§ **GOAL**: Your task is to quote exactly the run of lines that starts at the line containing "if obj.type not" and ends at the line containing "bpy.data.objects.remove(obj)", including both.
─── GIVEN MATERIAL
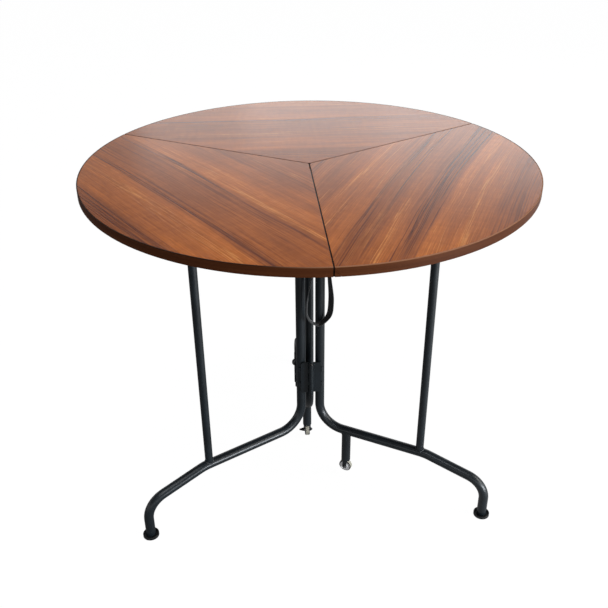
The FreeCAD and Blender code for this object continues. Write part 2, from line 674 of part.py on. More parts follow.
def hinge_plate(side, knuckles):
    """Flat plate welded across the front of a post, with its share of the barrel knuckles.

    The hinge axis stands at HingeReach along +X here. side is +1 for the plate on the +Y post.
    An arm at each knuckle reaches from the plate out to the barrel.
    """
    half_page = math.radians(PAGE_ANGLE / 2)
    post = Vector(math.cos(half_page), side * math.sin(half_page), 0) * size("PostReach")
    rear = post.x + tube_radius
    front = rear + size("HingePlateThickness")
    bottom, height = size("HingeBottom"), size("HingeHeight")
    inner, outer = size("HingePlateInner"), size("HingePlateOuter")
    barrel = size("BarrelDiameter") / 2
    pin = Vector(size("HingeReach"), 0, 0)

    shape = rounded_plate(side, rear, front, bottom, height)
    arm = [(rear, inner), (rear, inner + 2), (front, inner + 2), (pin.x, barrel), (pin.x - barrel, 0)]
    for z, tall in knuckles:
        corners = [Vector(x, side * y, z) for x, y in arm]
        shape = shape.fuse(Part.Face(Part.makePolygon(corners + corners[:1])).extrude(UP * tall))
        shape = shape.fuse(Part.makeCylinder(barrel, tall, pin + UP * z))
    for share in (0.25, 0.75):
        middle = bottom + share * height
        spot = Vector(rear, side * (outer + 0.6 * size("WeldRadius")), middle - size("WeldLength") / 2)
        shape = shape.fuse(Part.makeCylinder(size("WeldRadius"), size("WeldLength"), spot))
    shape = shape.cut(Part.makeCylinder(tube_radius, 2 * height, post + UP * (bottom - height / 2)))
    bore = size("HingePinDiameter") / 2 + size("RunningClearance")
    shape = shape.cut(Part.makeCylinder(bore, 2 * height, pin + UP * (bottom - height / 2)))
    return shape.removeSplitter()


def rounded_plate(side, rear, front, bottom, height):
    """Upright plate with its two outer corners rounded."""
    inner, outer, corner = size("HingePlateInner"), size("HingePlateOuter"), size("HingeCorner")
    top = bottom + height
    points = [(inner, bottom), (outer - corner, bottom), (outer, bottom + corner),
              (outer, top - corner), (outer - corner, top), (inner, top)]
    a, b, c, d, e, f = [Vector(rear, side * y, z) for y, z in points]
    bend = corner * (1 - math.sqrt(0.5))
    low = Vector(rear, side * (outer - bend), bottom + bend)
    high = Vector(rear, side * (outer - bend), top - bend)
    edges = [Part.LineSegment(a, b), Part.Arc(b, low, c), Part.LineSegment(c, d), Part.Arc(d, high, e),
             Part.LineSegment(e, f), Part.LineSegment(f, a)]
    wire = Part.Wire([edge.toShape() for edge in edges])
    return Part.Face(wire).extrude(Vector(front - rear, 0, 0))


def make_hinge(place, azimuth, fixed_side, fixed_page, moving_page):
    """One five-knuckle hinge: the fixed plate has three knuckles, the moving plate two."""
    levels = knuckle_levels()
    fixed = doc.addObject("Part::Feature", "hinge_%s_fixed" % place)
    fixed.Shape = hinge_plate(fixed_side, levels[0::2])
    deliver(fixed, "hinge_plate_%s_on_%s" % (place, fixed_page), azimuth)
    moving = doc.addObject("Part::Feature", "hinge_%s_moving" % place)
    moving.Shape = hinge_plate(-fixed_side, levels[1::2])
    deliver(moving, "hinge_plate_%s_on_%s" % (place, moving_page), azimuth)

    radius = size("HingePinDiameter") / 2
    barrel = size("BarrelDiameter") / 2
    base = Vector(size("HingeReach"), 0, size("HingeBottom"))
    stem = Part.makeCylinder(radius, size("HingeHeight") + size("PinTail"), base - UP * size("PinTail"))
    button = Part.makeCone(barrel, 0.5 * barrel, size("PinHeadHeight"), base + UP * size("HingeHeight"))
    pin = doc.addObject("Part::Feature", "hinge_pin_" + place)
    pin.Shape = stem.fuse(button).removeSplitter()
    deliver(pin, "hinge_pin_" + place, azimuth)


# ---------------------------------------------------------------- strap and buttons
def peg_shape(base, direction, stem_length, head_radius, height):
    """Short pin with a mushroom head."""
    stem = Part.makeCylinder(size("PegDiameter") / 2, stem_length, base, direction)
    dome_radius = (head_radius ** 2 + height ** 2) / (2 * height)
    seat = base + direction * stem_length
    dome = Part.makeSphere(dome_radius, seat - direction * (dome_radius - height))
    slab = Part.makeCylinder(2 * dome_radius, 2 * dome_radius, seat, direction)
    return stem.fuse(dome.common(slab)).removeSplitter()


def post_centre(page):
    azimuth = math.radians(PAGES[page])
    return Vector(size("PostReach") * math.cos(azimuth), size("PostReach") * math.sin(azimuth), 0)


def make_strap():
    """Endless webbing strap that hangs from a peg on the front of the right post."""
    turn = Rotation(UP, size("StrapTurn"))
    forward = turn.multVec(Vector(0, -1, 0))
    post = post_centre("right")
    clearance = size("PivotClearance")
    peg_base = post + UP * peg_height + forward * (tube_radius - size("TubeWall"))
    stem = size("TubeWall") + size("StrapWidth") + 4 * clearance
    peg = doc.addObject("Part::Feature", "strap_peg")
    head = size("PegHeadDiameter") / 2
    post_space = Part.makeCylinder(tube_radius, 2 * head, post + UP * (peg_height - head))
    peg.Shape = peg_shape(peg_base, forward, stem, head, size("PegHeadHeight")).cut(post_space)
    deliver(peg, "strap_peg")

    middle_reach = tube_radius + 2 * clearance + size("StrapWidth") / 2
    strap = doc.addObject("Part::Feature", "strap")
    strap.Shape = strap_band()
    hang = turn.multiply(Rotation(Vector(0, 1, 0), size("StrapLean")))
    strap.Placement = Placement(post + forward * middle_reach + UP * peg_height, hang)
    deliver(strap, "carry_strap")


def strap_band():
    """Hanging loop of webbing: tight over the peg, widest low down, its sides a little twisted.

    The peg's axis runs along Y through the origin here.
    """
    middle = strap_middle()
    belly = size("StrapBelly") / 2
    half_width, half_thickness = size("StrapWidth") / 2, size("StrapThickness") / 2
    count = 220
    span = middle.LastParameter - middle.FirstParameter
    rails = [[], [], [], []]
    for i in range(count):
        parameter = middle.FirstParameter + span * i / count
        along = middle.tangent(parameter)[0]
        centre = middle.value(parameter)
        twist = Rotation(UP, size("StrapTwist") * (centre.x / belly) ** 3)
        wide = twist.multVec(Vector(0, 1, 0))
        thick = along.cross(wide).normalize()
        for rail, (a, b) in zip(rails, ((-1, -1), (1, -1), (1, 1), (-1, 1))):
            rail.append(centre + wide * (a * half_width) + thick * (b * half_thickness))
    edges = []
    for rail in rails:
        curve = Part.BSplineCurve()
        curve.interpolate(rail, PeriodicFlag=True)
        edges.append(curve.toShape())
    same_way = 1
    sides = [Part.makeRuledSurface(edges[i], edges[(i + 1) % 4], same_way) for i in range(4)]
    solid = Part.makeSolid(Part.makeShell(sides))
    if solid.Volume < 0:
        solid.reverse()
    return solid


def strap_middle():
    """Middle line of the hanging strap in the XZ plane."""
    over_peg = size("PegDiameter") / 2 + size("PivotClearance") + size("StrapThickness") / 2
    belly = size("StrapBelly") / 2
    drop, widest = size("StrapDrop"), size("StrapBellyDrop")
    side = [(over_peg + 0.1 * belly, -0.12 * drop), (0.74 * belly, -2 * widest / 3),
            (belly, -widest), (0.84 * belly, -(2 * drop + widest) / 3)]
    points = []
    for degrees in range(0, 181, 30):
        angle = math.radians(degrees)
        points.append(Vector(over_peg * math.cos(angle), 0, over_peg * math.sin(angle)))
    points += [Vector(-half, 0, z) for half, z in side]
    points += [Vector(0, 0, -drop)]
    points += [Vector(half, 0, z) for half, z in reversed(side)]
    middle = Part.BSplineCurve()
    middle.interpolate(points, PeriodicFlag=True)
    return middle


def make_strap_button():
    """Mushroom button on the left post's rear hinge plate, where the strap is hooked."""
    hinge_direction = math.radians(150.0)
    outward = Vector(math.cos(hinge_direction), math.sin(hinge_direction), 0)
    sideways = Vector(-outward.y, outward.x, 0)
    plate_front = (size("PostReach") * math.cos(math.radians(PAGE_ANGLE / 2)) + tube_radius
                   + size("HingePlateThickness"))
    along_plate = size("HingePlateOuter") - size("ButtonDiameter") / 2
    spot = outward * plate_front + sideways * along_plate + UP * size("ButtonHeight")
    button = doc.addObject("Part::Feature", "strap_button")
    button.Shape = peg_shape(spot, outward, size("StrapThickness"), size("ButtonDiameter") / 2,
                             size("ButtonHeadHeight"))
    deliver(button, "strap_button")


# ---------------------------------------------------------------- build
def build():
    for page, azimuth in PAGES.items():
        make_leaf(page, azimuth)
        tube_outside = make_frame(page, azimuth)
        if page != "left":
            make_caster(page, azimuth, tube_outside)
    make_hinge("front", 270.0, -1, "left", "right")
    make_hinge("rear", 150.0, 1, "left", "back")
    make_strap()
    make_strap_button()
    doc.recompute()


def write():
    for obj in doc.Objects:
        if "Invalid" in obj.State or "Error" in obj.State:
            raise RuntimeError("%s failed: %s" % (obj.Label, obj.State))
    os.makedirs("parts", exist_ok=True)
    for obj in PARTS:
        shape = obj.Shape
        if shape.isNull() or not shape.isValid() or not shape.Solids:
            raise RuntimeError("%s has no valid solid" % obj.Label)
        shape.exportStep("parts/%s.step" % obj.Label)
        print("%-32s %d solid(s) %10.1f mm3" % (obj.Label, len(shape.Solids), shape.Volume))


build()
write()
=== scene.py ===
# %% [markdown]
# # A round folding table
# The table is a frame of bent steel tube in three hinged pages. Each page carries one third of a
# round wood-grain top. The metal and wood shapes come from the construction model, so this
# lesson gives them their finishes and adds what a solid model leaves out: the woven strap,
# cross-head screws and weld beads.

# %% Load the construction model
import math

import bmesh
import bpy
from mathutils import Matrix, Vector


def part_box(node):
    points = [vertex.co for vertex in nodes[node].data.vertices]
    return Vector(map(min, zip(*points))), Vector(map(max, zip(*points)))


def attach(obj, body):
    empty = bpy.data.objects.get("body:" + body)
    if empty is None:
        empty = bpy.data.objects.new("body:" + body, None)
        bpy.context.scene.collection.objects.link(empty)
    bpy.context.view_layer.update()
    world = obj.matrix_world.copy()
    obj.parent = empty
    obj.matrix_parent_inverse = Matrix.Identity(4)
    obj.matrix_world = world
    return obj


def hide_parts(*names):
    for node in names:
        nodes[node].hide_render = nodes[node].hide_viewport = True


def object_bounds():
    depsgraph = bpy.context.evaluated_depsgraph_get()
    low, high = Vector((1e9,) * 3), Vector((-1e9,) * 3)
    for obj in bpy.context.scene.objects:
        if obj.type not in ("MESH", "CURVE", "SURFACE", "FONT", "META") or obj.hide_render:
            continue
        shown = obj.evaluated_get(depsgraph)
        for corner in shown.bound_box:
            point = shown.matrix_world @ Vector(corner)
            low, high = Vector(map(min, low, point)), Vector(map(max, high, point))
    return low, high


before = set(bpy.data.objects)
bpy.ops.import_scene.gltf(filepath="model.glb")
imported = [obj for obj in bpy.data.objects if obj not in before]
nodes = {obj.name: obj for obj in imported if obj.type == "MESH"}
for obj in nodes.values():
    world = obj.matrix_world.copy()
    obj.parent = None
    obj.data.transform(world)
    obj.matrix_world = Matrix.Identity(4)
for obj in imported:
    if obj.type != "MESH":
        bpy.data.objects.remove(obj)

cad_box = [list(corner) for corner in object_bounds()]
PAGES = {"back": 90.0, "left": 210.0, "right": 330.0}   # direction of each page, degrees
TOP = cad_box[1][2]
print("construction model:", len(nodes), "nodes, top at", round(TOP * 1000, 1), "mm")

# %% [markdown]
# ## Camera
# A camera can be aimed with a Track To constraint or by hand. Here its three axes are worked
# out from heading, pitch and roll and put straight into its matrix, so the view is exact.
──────
§ **RESPONSE TO THIS TASK**:
        if obj.type not in ("MESH", "CURVE", "SURFACE", "FONT", "META") or obj.hide_render:
            continue
        shown = obj.evaluated_get(depsgraph)
        for corner in shown.bound_box:
            point = shown.matrix_world @ Vector(corner)
            low, high = Vector(map(min, low, point)), Vector(map(max, high, point))
    return low, high


before = set(bpy.data.objects)
bpy.ops.import_scene.gltf(filepath="model.glb")
imported = [obj for obj in bpy.data.objects if obj not in before]
nodes = {obj.name: obj for obj in imported if obj.type == "MESH"}
for obj in nodes.values():
    world = obj.matrix_world.copy()
    obj.parent = None
    obj.data.transform(world)
    obj.matrix_world = Matrix.Identity(4)
for obj in imported:
    if obj.type != "MESH":
        bpy.data.objects.remove(obj)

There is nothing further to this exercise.